A good question from the audience about how to address accessibility issues for AJAX applications and machups in general.

Not a lot of good answers to questions; mostly a lot of "good question, there are people thinking about that, no answer today."

The discussant is talking about the privacy and security issues behind mashups. For example: do mashups make it really easy to develop a phishing site?

Another issue: authentication for mashups. If you go to a mashup site and type in your password for another site, how do you know what's really going on behind the scenes? Will we see the return of Passport? or will Infocard pick up quickly, or will Liberty Alliance finally get going? Will SSL be required? (is that too costly in terms of getting an SSL certificate from Verisign?)

The discussant is suggesting that mashup developers should develop more like enterprise developers.
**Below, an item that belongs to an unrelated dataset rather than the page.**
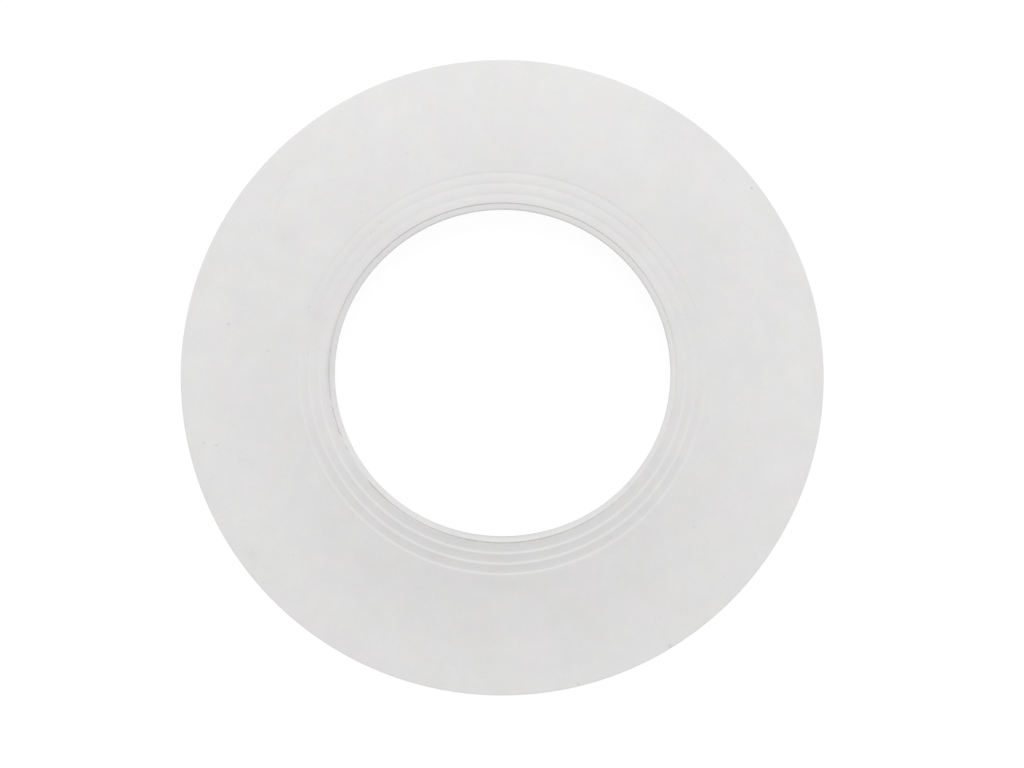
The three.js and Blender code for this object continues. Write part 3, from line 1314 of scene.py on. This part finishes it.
    def _off_streak(self, sheet: NodeSheet, flat: Socket, streak: Streak) -> Socket:
        """Gives the distance from a streak.

        Args:
            sheet: The material's nodes.
            flat: The place seen from above.
            streak: The streak.

        Returns:
            The distance from its nearest point, in metres.
        """
        start, end = streak.ends()
        along = end - start
        passed = sheet.vector("SUBTRACT", flat, tuple(start)).outputs[0]
        share = sheet.vector("DOT_PRODUCT", passed, tuple(along / along.length_squared))
        within = sheet.math("ADD", share.outputs["Value"], 0.0, clamp=True)
        nearest = sheet.scaled(tuple(along), within)
        return sheet.vector("DISTANCE", passed, nearest).outputs["Value"]

    def _gloss(self, sheet: NodeSheet, place: Socket) -> Socket:
        """Varies the roughness a little where the rubber is worn."""
        return sheet.varied(place, self.rubbing, self.smoothest, self.roughest)

    def _relief(self, sheet: NodeSheet, place: Socket) -> Socket:
        """Adds the fine grain of the mould.

        Args:
            sheet: The material's nodes.
            place: The place on the ring.

        Returns:
            The bumped surface direction.
        """
        bump = sheet.add("ShaderNodeBump")
        bump.inputs["Strength"].default_value = self.bump
        bump.inputs["Distance"].default_value = self.bump_height
        sheet.feed(bump.inputs["Height"], sheet.noise(place, self.mould_grain).outputs[0])
        return bump.outputs[0]


@dataclass(frozen=True)
class StudioFloor:
    """A plain white floor. The camera sees it white, and it keeps the object's shadow."""

    size: float = 40.0
    albedo: float = 0.9
    seen_albedo: float = 0.1
    seen_glow: float = 0.93

    def build(self) -> bpy.types.Object:
        """Lays the floor under the rim.

        Returns:
            The floor.
        """
        bpy.ops.object.select_all(action="DESELECT")
        bpy.ops.mesh.primitive_plane_add(size=self.size, location=ORIGIN)
        floor = bpy.context.object
        floor.name = "studio_floor"
        floor.data.materials.append(self._material())
        return floor

    def _material(self) -> bpy.types.Material:
        """Builds the floor's material, which differs for the light and for the camera.

        Returns:
            The finished material.
        """
        material = bpy.data.materials.new("studio_floor")
        sheet = NodeSheet(material)
        plain = sheet.add("ShaderNodeBsdfDiffuse")
        plain.inputs["Color"].default_value = grey(self.albedo)
        seen = sheet.add("ShaderNodeBsdfDiffuse")
        seen.inputs["Color"].default_value = grey(self.seen_albedo)
        glow = sheet.add("ShaderNodeEmission")
        glow.inputs["Strength"].default_value = self.seen_glow
        bright = sheet.add("ShaderNodeAddShader")
        sheet.feed(bright.inputs[0], seen.outputs[0])
        sheet.feed(bright.inputs[1], glow.outputs[0])
        both = sheet.split_rays(plain.outputs[0], bright.outputs[0])
        sheet.finish("ShaderNodeOutputMaterial", both)
        return material


@dataclass(frozen=True)
class StudioLight:
    """Soft light from all round, and one large lamp beyond the far side of the ring."""

    ambient: float = 0.775
    backdrop: float = 1.0
    lamp_power: float = 11.6
    lamp_size: float = 1.3
    lamp_distance: float = 1.9
    lamp_elevation: float = math.radians(48.0)
    lamp_azimuth: float = math.radians(84.0)

    def build(self) -> None:
        """Sets the world and adds the lamp."""
        self._light_world()
        self._hang_lamp()

    def _light_world(self) -> None:
        """Gives an even white world, which the camera sees as plain white."""
        world = bpy.data.worlds.new("studio")
        bpy.context.scene.world = world
        sheet = NodeSheet(world)
        soft = sheet.add("ShaderNodeBackground")
        soft.inputs["Strength"].default_value = self.ambient
        white = sheet.add("ShaderNodeBackground")
        white.inputs["Strength"].default_value = self.backdrop
        for background in (soft, white):
            background.inputs["Color"].default_value = grey(1.0)
        both = sheet.split_rays(soft.outputs[0], white.outputs[0])
        sheet.finish("ShaderNodeOutputWorld", both)

    def _hang_lamp(self) -> None:
        """Hangs the lamp and aims it at the bore."""
        data = bpy.data.lights.new("studio_lamp", "AREA")
        data.shape = "SQUARE"
        data.size = self.lamp_size
        data.energy = self.lamp_power
        lamp = bpy.data.objects.new("studio_lamp", data)
        bpy.context.scene.collection.objects.link(lamp)
        outward = math.cos(self.lamp_elevation)
        lamp.location = self.lamp_distance * Vector((
            outward * math.cos(self.lamp_azimuth),
            outward * math.sin(self.lamp_azimuth),
            math.sin(self.lamp_elevation),
        ))
        lamp.rotation_euler = (-lamp.location).to_track_quat("-Z", "Y").to_euler()


@dataclass(frozen=True)
class PhotoCamera:
    """A long lens that looks down on the ring, nearly square to the floor."""

    lens: float = 282.5
    sensor: float = 36.0
    distance: float = 2.5
    elevation: float = math.radians(81.35)
    frame_pixels: tuple[int, int] = (1024, 768)
    bore_pixel: tuple[float, float] = (502.2, 376.4)

    def build(self) -> bpy.types.Object:
        """Adds the camera and makes it the scene's.

        Returns:
            The camera.
        """
        data = bpy.data.cameras.new("photo_camera")
        data.lens = self.lens
        data.sensor_width = self.sensor
        camera = bpy.data.objects.new("photo_camera", data)
        bpy.context.scene.collection.objects.link(camera)
        back = Vector((0.0, -math.cos(self.elevation), math.sin(self.elevation)))
        turn = (-back).to_track_quat("-Z", "Y")
        pixel = self.distance * self.sensor / (self.lens * self.frame_pixels[0])
        right = (self.frame_pixels[0] / 2 - self.bore_pixel[0]) * pixel
        down = (self.frame_pixels[1] / 2 - self.bore_pixel[1]) * pixel
        aim = turn @ Vector((right, -down, 0.0))
        camera.location = aim + back * self.distance
        camera.rotation_euler = turn.to_euler()
        bpy.context.scene.camera = camera
        return camera


def dress_ring() -> bpy.types.Object:
    """Builds the ring, gives it its finish and sets it on the frame.

    Returns:
        The ring.
    """
    ring = CapMoulding(CapSizes.from_frame()).build()
    ring.data.materials.clear()
    ring.data.materials.append(WhiteRubber().material())
    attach(ring, BODY)
    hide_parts(NODE)
    LOG.info("%s: %d faces", ring.name, len(ring.data.polygons))
    return ring


def main() -> None:
    """Builds the ring, the studio and the camera in order."""
    logging.basicConfig(level=logging.INFO, format="%(name)s %(message)s")
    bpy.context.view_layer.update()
    PhotoCamera().build()
    dress_ring()
    StudioFloor().build()
    StudioLight().build()
    bpy.context.scene.view_settings.view_transform = "Standard"


if __name__ == "__main__":
    main()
The Google guy just said that we need to be careful not to put too much burden on mashup developers to "do things the right way." and we should look for technical solutions instead. (my editorial view: there is a natural tension here, but if we really want mashups to take off, the responsibility needs to be both on the mashup enablers as well as the mashup developers)

Is there a separation between mashups on Web sites vs. cell phones? The BBC guy says no.

Some audience questions around the intersection of "citizen journalism" and mashups, and the issues of accuracy, authenticity and reliability of information. Also if there are errors, how do we build a feedback mechanism from end-users through mashups back to the original data source providers?

Another audience question: mashups are a developer phenomenon today. Is there any chance to make it an end-user phenomenon? What would those tools look like? The Google guy thinks that it will happen eventually, but will just take time.

My takeaway: the discussant (Hart Rossman, SAIC) has thought far more deeply about the issues behind mashups than either the BBC or Google guys. Mashups are very very young, and the hype has masked a number of severe limitations. We've seen a set of relatively simple mashups where the end-users cna remain anonymous (like layering data on top of maps) and that maps (no pun intended) well to 3 of the 4 reasons stated above why mashups are getitng built: coolness, frustration, and to get noticed. The real business opportunities, in order to be realized, will require actually tackling the hard issues, and we'll have to see if and how that happens -- or if not, how quickly mashups dies as just one more fad.

I'm also disappointed at how little discussion there really was about the HCI issues related to mashups -- other than to point out that the HCI/usability community is not at all involved today.